Even with these limitations, the VegeHub is still an okay solution. Be sure you have a powerful Wi-Fi access point very close to the device, and change the defaults to a higher refresh interval, in order to minimize data loss.


You can use the following to launch a Chronograf container to read and graph data out of InfluxDB.

docker run --name chronograf-sf --network sensenet -p 8888:8888 \
  -v chronograf-state:/var/lib/chronograf \
  -e INFLUXDB_URL=http://influx-sf:8086 \
  -e INFLUXDB_PASSWORD=<SecurePassword> \

This will expose a web interface at port 8888, which can be used to create graphs and dashboards. The following is a dashboard I created for the VegeHub Sensors.

Sensor Graphs from July 30th to August 7th 2020
Sensor Graphs from July 30th to August 7th 2020

The soil temperature, humidity and light saturation sensors returned reasonable data and pretty much work as expected. The battery sensor has fewer data points as it’s only recorded whenever the VegeHub sends data. I’m assuming it is a simple voltage sensor, which can vary due to the temperature of the batteries.

At first, the soil moisture sensor seemed to continually send a voltage of 3.3, which turned into a reading of 109%. It was recording 0 when it wasn’t in my flower box, so I thought there may have been a short. After repositioning the sensor, I started to get readings between 7% to 9%. I don’t have another soil moisture sensor to compare it to, so I’m not sure how accurate the readings are.


In my previous sensor network project, I created a web service that could use either MySQL, Postgres or Microsoft SQL as a data storage backend. SenseFlux is my first attempt at using a time series database. An early bug in SenseFlux caused data to be stored as strings instead of floats1, and InfluxDB doesn’t allow for changing a schema or casing from strings back to numeric types2. I ended up having to export the entire database and write a script to reload the data. During my development process, I discovered the following InfluxDB limitations:

  • Schema cannot be modified once created
  • No ability to delete specific old or invalid records
  • Old data is only deleted if it’s configured to expire

InfluxDB has very specific use cases for reading measures from hundreds or thousands of sensors at high intervals. It’s commonly found in devops applications for monitoring data from virtual machines, such as CPU and disk space usage. It’s also used for storing readings from sensors in data centers, such as cabinet temperature or network switch throughput.
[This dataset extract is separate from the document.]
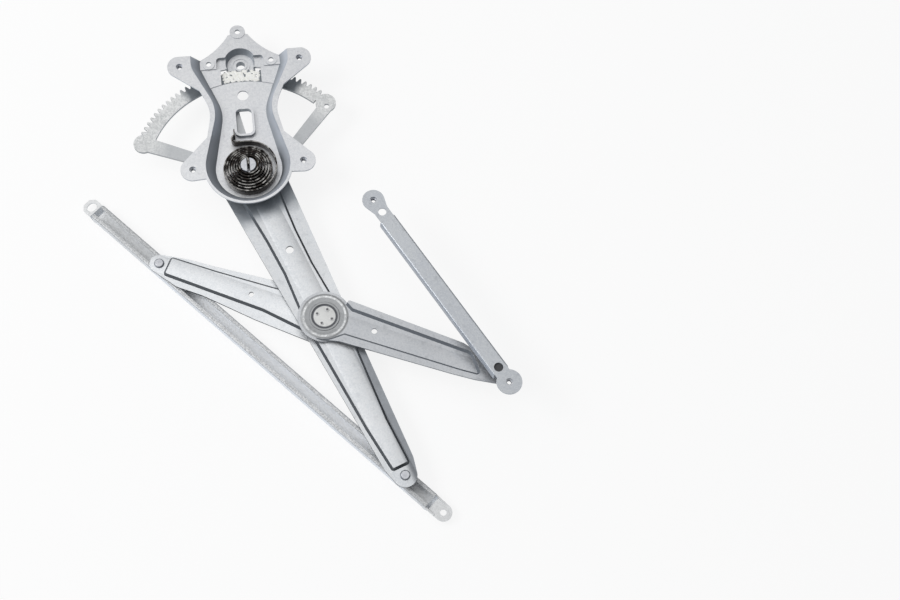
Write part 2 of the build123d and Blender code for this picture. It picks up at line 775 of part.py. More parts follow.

It works well in situations where old data needs to expire at regular intervals, but it may not be the best tool for measuring inputs from environmental sensors, which tend to have much lower sample rates. InfluxDB may be better suited for large deployments of agriculture sensors.


This was a fun project. I got to try out a new device, write some code and create some pretty graphs. I’d be hesitant to recommend the VegeHub at this point, due to the Wi-Fi connectivity, firmware limitations and data transmission issues. However, I think the device is a good idea and consumers need more products that allow their data to be processed by a variety of services, as well as the ability to keep and host the data themselves. SenseFlux is a simple example of how to write middleware that can transform sensor data, so it can be stored and viewed with a variety of existing open source tools.

  1. senseflux Compare Revisions 76cafbdf - 3aeff141 . Retrieved 6 August 2020. 

  2. Can I change a field’s data type?. Retrieved 4 August 2020. InfluxDB Documentation.